▶ [Given instruction]:
Extract the complete listing and output it unchanged.

▶ [Dataset content]:

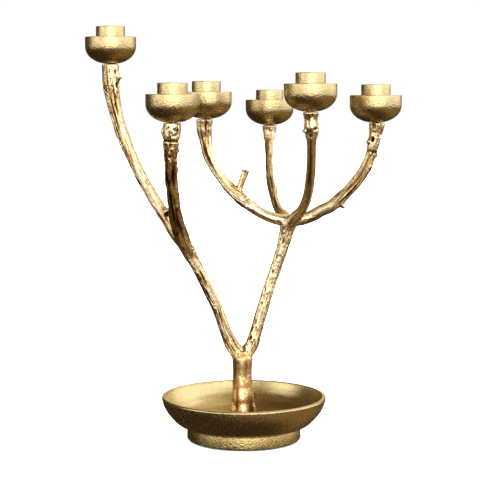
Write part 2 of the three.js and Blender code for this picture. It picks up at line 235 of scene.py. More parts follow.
def new_mesh(name, vertices, faces, made, **attributes):
    """A new object of these vertices and faces. Each attribute is an array of one vector for each vertex."""
    mesh = bpy.data.meshes.new(name)
    mesh.from_pydata(vertices, [], faces)
    mesh.materials.append(made)
    mesh.shade_smooth()
    for key, vectors in attributes.items():
        mesh.attributes.new(key, "FLOAT_VECTOR", "POINT").data.foreach_set("vector", vectors.ravel())
    piece = bpy.data.objects.new(name, mesh)
    bpy.context.scene.collection.objects.link(piece)
    return piece


def lathe(name, node, line, made, segments):
    """Turns a closed line of (radius, height) in mm about the node's axis. Height 0 is the node's lowest."""
    low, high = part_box(node)
    middle = (low + high) / 2
    vertices = []
    for r, z in line:
        for k in range(segments):
            turn = 2 * math.pi * k / segments
            x, y = r * MM * math.cos(turn), r * MM * math.sin(turn)
            vertices.append((middle.x + x, middle.y + y, low.z + z * MM))
    faces = []
    for i in range(len(line)):
        j = (i + 1) % len(line)
        for k in range(segments):
            m = (k + 1) % segments
            faces.append((i * segments + k, i * segments + m, j * segments + m, j * segments + k))
    piece = new_mesh(name, vertices, faces, made)
    clean = bmesh.new()
    clean.from_mesh(piece.data)
    bmesh.ops.remove_doubles(clean, verts=clean.verts, dist=1e-6)
    bmesh.ops.recalc_face_normals(clean, faces=clean.faces)
    clean.to_mesh(piece.data)
    clean.free()
    piece.data.set_sharp_from_angle(angle=math.radians(35))
    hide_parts(node)
    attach(piece, "root")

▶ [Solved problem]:
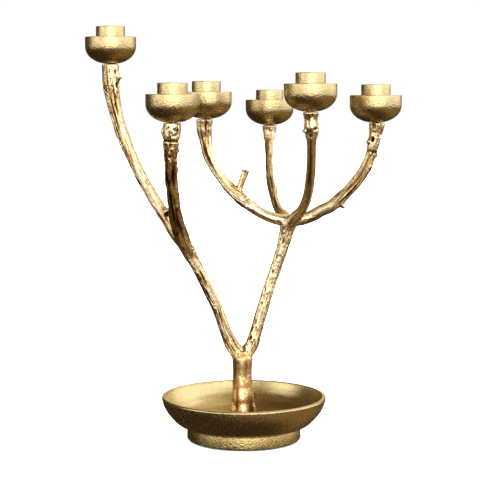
Write part 2 of the three.js and Blender code for this picture. It picks up at line 235 of scene.py. More parts follow.
def new_mesh(name, vertices, faces, made, **attributes):
    """A new object of these vertices and faces. Each attribute is an array of one vector for each vertex."""
    mesh = bpy.data.meshes.new(name)
    mesh.from_pydata(vertices, [], faces)
    mesh.materials.append(made)
    mesh.shade_smooth()
    for key, vectors in attributes.items():
        mesh.attributes.new(key, "FLOAT_VECTOR", "POINT").data.foreach_set("vector", vectors.ravel())
    piece = bpy.data.objects.new(name, mesh)
    bpy.context.scene.collection.objects.link(piece)
    return piece


def lathe(name, node, line, made, segments):
    """Turns a closed line of (radius, height) in mm about the node's axis. Height 0 is the node's lowest."""
    low, high = part_box(node)
    middle = (low + high) / 2
    vertices = []
    for r, z in line:
        for k in range(segments):
            turn = 2 * math.pi * k / segments
            x, y = r * MM * math.cos(turn), r * MM * math.sin(turn)
            vertices.append((middle.x + x, middle.y + y, low.z + z * MM))
    faces = []
    for i in range(len(line)):
        j = (i + 1) % len(line)
        for k in range(segments):
            m = (k + 1) % segments
            faces.append((i * segments + k, i * segments + m, j * segments + m, j * segments + k))
    piece = new_mesh(name, vertices, faces, made)
    clean = bmesh.new()
    clean.from_mesh(piece.data)
    bmesh.ops.remove_doubles(clean, verts=clean.verts, dist=1e-6)
    bmesh.ops.recalc_face_normals(clean, faces=clean.faces)
    clean.to_mesh(piece.data)
    clean.free()
    piece.data.set_sharp_from_angle(angle=math.radians(35))
    hide_parts(node)
    attach(piece, "root")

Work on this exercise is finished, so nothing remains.